The Issues of Drought
and Land
The other major
question in the state is that of chronic drought. In spite of the mammoth sum
of Rs 8000 crore spent by the state government on irrigation schemes since the
state was formed 55 years ago in 1960, irrigation is limited to just 18 per
cent of the cultivated land in the state. This is because huge amounts have
been siphoned off by the nefarious nexus of ministers, bureaucrats and
contractors in mind-boggling corruption scams. Along with other important factors, this is the root
cause of the chronic drought situation. The principle of equitable distribution
of water has been thrown to the winds. Today drinking water, fodder, work and food have
become scarce in thousands of villages in Marathwada and Vidarbha regions. The
crops of lakhs of peasants have been destroyed by drought and they have hardly
been paid any compensation by the government.

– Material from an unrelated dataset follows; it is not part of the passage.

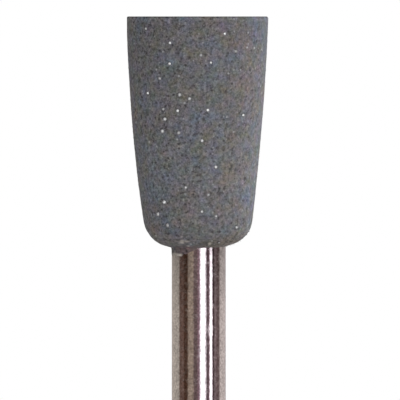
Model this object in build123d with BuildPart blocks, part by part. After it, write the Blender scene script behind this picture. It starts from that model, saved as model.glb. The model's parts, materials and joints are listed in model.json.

Lastly, there is the vital
question of land. The most important and burning land issue in Maharashtra
today is that of the non-implementation of the Forest Rights Act (FRA). Of the
3,50,908 claims that were
made predominantly by Adivasis, as many as 77 per cent i. e. 2,72,675 were rejected. This has naturally
led to great anger and discontent. The AIKS has led massive and militant
struggles of tens of thousands of Adivasi peasants on this issue in 2011 and
2013. These struggles had forced the state government to the negotiating table.
But the assurances given were belied and the progress in implementation is
tardy. Along with this is the question of temple lands. There are over 6 lakh
acres of temple lands in the state which are owned by various temple trusts, but have been
cultivated by peasants for several decades and even generations. However, they are not vested
in the names of the cultivating peasants and this makes them ineligible for
bank loans and other benefits. The drive by corporates, urban and rural rich
and the land mafia to grab land all over the state by hook or by crook is
another major issue. The BJP-led state regime has begun moves to amend the law
that prohibits non-tribals from acquiring the land of tribals.
It is on these major
issues that the March 29 struggle of the AIKS will be launched.